According to Li, focusing on functionality and reviving Chinese traditional aesthetic values were key to reviving traditional clothes.
Li is a proponent of making Han fashion more practical for modern use. We must “consider how it might fit into today’s life rather than seeing it as a historical thing only,” he said. For example, “people during the Song Dynasty (960-1279) would not wear clothes from the previous Tang period (618-907) because their sense of beauty and lifestyle changed. For example, sitting on chairs was not a common habit for people in the Tang Dynasty, but chairs and tables had become part of life for those who lived in the time of Song,” he said.
The “reformed cheongsam or qipao” is one example of how traditional fashion was successfully modernized. Interestingly it was based on a gown for male scholars, and adapted for women by French-inspired tailors in Shanghai in the 1920s. It was very popular among women, who wore it to do sports or ride bikes, Li said.
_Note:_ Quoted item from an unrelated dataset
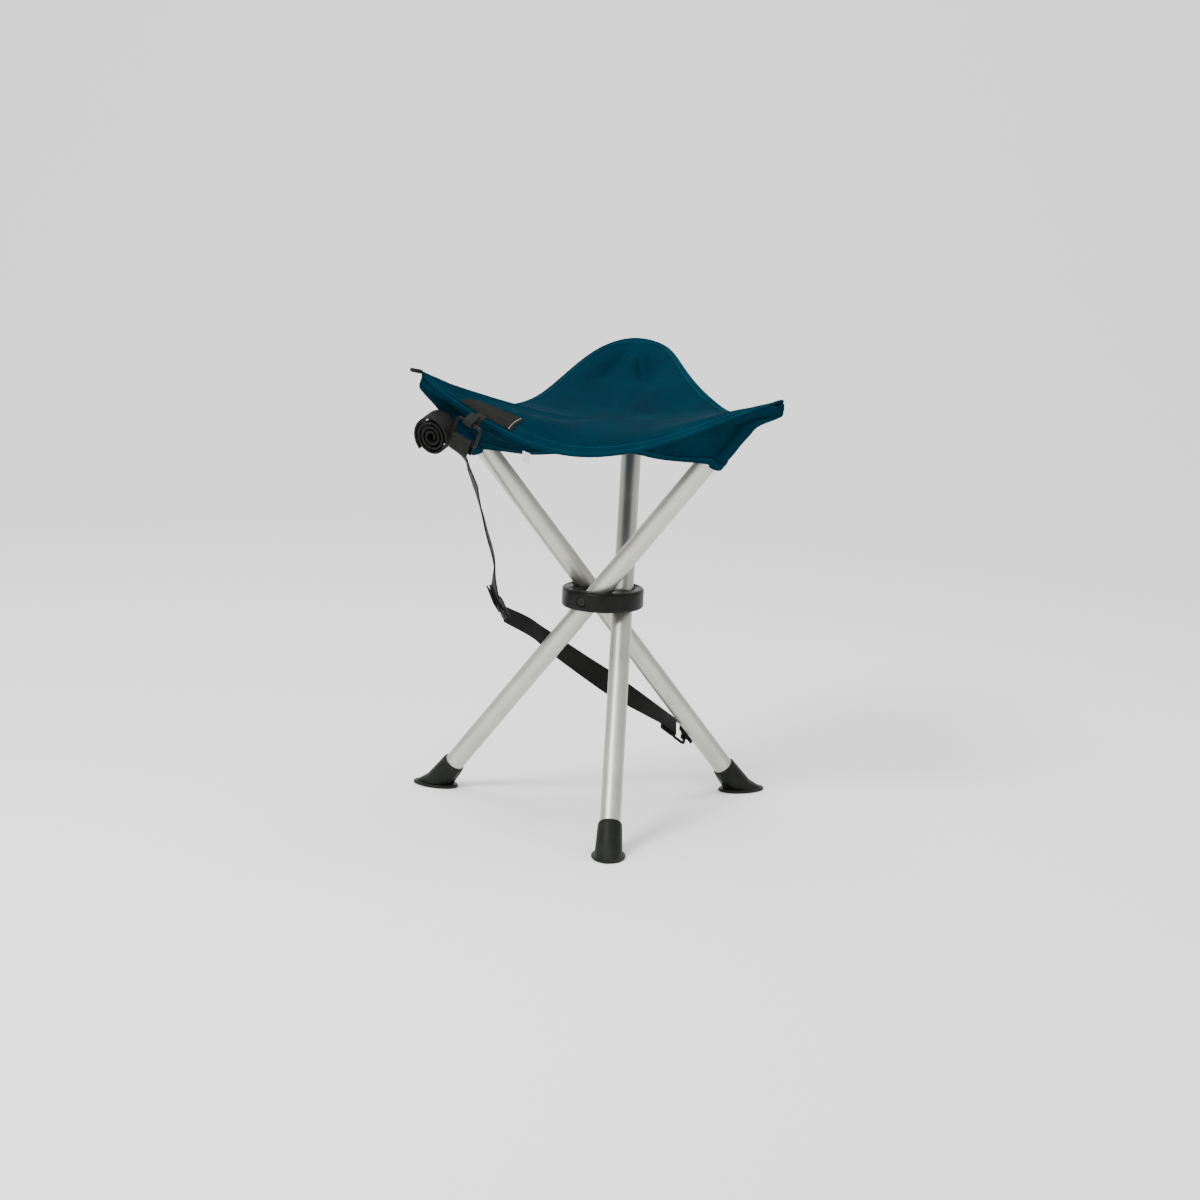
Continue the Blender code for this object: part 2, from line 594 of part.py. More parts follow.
def build_straps():
    """The carry strap in two runs, the corner ring that holds its top, and the curled closure strap."""
    long, down = unit(RING_WAY), across(RING_DOWN, unit(RING_WAY))
    centre = moved(RING_AT)
    place = frame_of(centre, long, np.cross(long, down))
    wire_loop("corner_ring", rounded_loop(RING_LONG, 0.0180, 0.0035), BAR_R, "plastic", place)
    tape = hook(centre - down * 0.0090, (0.0, -0.80, -0.60), long, 1, 0.0165, 0.010)
    strip("ring_tape", tape, [long] * len(tape), 0.012, WEB_THICK, "webbing")

    slider, bar, way = build_slider()
    top = hook(centre + down * 0.0090, -down, long, 1, 0.011, 0.010)
    base = hook(slider, way, bar, 1, 0.014, 0.015)
    middle = smooth([top[0], moved((-0.1292, -0.0985, 0.3560)), moved((-0.1229, -0.0720, 0.3253)),
                     moved((-0.1137, -0.0450, 0.2835)), moved((-0.1071, -0.0240, 0.2514)), base[0]], 6)
    path = list(reversed(top))[:-1] + list(middle) + base[1:]
    turned = unit((0.05, -1.0, 0.0))
    keys = ((0.0, long), (0.14, turned), (0.30, unit((0.29, -1.0, 0.0))), (0.55, turned), (0.86, turned), (1.0, bar))
    twist = turning(keys, len(middle))
    wide = [long] * (len(top) - 1) + twist + [bar] * (len(base) - 1)
    strip("strap_upper", path, wide, WEB_WIDE, WEB_THICK, "webbing")

    held, free, direction = anchor_points()
    away = unit(free - held)
    head = hook(slider + way * 0.0095, -way, bar, 1, 0.009, 0.008)
    foot = hook(free, -away, -direction, 1, 0.012, 0.014)
    run = smooth([head[0], moved((-0.0722, 0.0240, 0.1773)), moved((-0.0541, 0.0340, 0.1623)),
                  moved((-0.0166, 0.0500, 0.1338)), moved((0.0192, 0.0620, 0.1090)), foot[0]], 6)
    path = list(reversed(head))[:-1] + list(run) + foot[1:]
    twist = []
    for t in np.linspace(0, 1, len(run)):
        lean = unit((0.1, -0.45, -0.88))
        twist.append(unit(bar * (1 - t / 0.75) + lean * t / 0.75) if t < 0.75
                     else unit(lean * (1 - t) / 0.25 - direction * (t - 0.75) / 0.25))
    wide = [bar] * (len(head) - 1) + twist + [-direction] * (len(foot) - 1)
    strip("strap_lower", path, wide, WEB_WIDE, WEB_THICK, "webbing")

    wide = unit((0.40, 0.88, 0.26))
    rise = across((0.0, 0.0, 1.0), wide)
    sideways = np.cross(rise, wide)
    coil = []
    for angle in np.linspace(math.radians(-40), math.radians(1300), 110):
        radius = 0.0185 - 0.0155 * (angle + math.radians(40)) / math.radians(1340)
        coil.append(moved((-0.1620, -0.0870, 0.3845))
                    + radius * (math.cos(angle) * sideways + 1.12 * math.sin(angle) * rise))
    strip("closure_strap", coil, [wide] * len(coil), 0.021, WEB_THICK, "webbing")


build_hub()
for leg_name in LEGS:
    build_pin(leg_name)
    build_leg(leg_name)
build_seat()
for leg_name in LEGS:
    build_pocket(leg_name)
build_seat_trim()
build_anchor()
build_straps()
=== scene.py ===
"""Looks for the three leg stool: materials, cloth seat, webbing, floor, light and camera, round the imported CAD."""

import math

import bmesh
import bpy
import numpy as np
from mathutils import Matrix, Vector


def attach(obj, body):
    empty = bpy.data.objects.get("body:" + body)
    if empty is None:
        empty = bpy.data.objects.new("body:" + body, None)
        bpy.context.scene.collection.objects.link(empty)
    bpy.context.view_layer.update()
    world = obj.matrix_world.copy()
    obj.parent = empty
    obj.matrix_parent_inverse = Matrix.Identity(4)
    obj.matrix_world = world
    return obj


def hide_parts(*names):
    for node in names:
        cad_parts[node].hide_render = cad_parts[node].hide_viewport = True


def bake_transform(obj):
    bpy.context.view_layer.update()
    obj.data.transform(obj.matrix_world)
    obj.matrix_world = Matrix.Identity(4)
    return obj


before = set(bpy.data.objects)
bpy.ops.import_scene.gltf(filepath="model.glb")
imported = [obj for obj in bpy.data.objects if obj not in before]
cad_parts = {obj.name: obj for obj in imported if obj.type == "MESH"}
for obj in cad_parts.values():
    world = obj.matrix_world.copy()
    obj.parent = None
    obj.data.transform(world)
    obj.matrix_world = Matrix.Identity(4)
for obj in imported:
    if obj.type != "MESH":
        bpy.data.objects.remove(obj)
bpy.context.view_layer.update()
scene = bpy.context.scene

# ---------------------------------------------------------------- dimensions, as in the CAD
AXIS = np.array((0.010752, 0.0021004, 0.0))
LEAN = math.radians(50.26)
PIVOT_OFFSET = 0.0199
PIVOT_Z = 0.2163
TUBE_R = 0.010
TOP_REACH = 0.155
BASE_GAP = 0.0143
LEGS = {"a": 210.0, "b": -30.0, "c": 90.0}
FOOT_S = PIVOT_Z / math.sin(LEAN)
TOP_S = TOP_REACH / math.cos(LEAN)
WEB_WIDE = 0.025
WEB_THICK = 0.0015
CLOTH_THICK = 0.0009
STITCH_PITCH = 0.0030


def unit(v):
    """The vector at length one."""
    v = np.array(v, float)
    return v / np.linalg.norm(v)


def directions(leg):
    """The way the leg's top leans out from the hub, and the way its pivot pin points."""
    angle = math.radians(LEGS[leg])
    return np.array((math.cos(angle), math.sin(angle), 0.0)), np.array((math.sin(angle), -math.cos(angle), 0.0))


def frame_of(origin, x_axis, z_axis):
    """A placing matrix whose Z runs along z_axis and whose X is as near to x_axis as it can be."""
    z = Vector(z_axis).normalized()
    y = z.cross(Vector(x_axis)).normalized()
    rows = Matrix((y.cross(z), y, z)).transposed().to_4x4()
    rows.translation = Vector(origin)
    return rows


def pivot(leg):
    return AXIS + (0, 0, PIVOT_Z) + directions(leg)[1] * PIVOT_OFFSET


def leg_frame(leg):
    """Placing of a leg: its origin on the pivot pin and its Z up along the tube."""
    out, pin = directions(leg)
    along = out * math.cos(LEAN) + np.array((0, 0, math.sin(LEAN)))
    return frame_of(pivot(leg), np.cross(pin, along), along)


# ---------------------------------------------------------------- materials
def make_material(name, build):
    made = bpy.data.materials.new(name)
    made.use_nodes = True
    build(made.node_tree, made.node_tree.nodes["Principled BSDF"])
    return made


def node(tree, kind, links=(), **values):
    """Adds a node. values go to its inputs by name, or to its own settings when they start with set_."""
    made = tree.nodes.new(kind)
    for key, value in values.items():
        if key.startswith("set_"):
            setattr(made, key[4:], value)
        else:
            made.inputs[key.replace("_", " ")].default_value = value
    for socket, source in links:
        tree.links.new(source, made.inputs[socket])
    return made


def ramp(tree, source, stops):
    """Colours blended along a 0 to 1 value, from (position, colour) stops."""
    made = tree.nodes.new("ShaderNodeValToRGB")
    tree.links.new(source, made.inputs["Fac"])
    while len(made.color_ramp.elements) < len(stops):
        made.color_ramp.elements.new(0.5)
    for element, (position, colour) in zip(made.color_ramp.elements, stops):
        element.position = position
        element.color = (*colour, 1.0)
    return made.outputs["Color"]


def spread(tree, source, low, high):
    """A 0 to 1 value mapped onto low to high."""
    made = node(tree, "ShaderNodeMapRange", [("Value", source)], To_Min=low, To_Max=high)
    return made.outputs["Result"]


def math_node(tree, operation, first, second):
    made = tree.nodes.new("ShaderNodeMath")
    made.operation = operation
    for index, value in enumerate((first, second)):
        if isinstance(value, (int, float)):
            made.inputs[index].default_value = value
        else:
            tree.links.new(value, made.inputs[index])
    return made.outputs[0]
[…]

It also went beyond functionality. Women’s affirmative action during the May Fourth Movement was another reason for the qipao to become popular among women in China. In “Chinese Women’s Clothing and Body Revolution (1911-1935),” author Wu Hao writes that women who participated in this movement thought that wearing a qipao revealed a new and more equal relationship between men and women — it made women look more similar to men in appearance.
It is also critical to understand the difference between aesthetic values in China and the West before modernizing traditional clothes, Li said.
“The present mainstream of international fashion is still in Europe and North America, but what distinguishes the Chinese style has to be our own tradition rather imitated designs of Western style,” he said.
According to Li, the modern qipao is again a good example of a dress that has kept the traditional form of cloth-making intact while modernizing the appearance or functionality of the dress.
He said its “cruciform structure” represents a traditional methodology of clothes making where the whole garment piece only requires clipping at the side seam except the lapel and collars. When a garment piece is unfolded, it looks like a cross with a slit at the center for the head, which has been seen as a central principle of traditional Chinese garment design for thousands of years.
”As Chinese costume designers, we need to have this notion of connecting tradition and modernity,” Li said. “Through my own design practice, I will be able to know if I can build this connection.”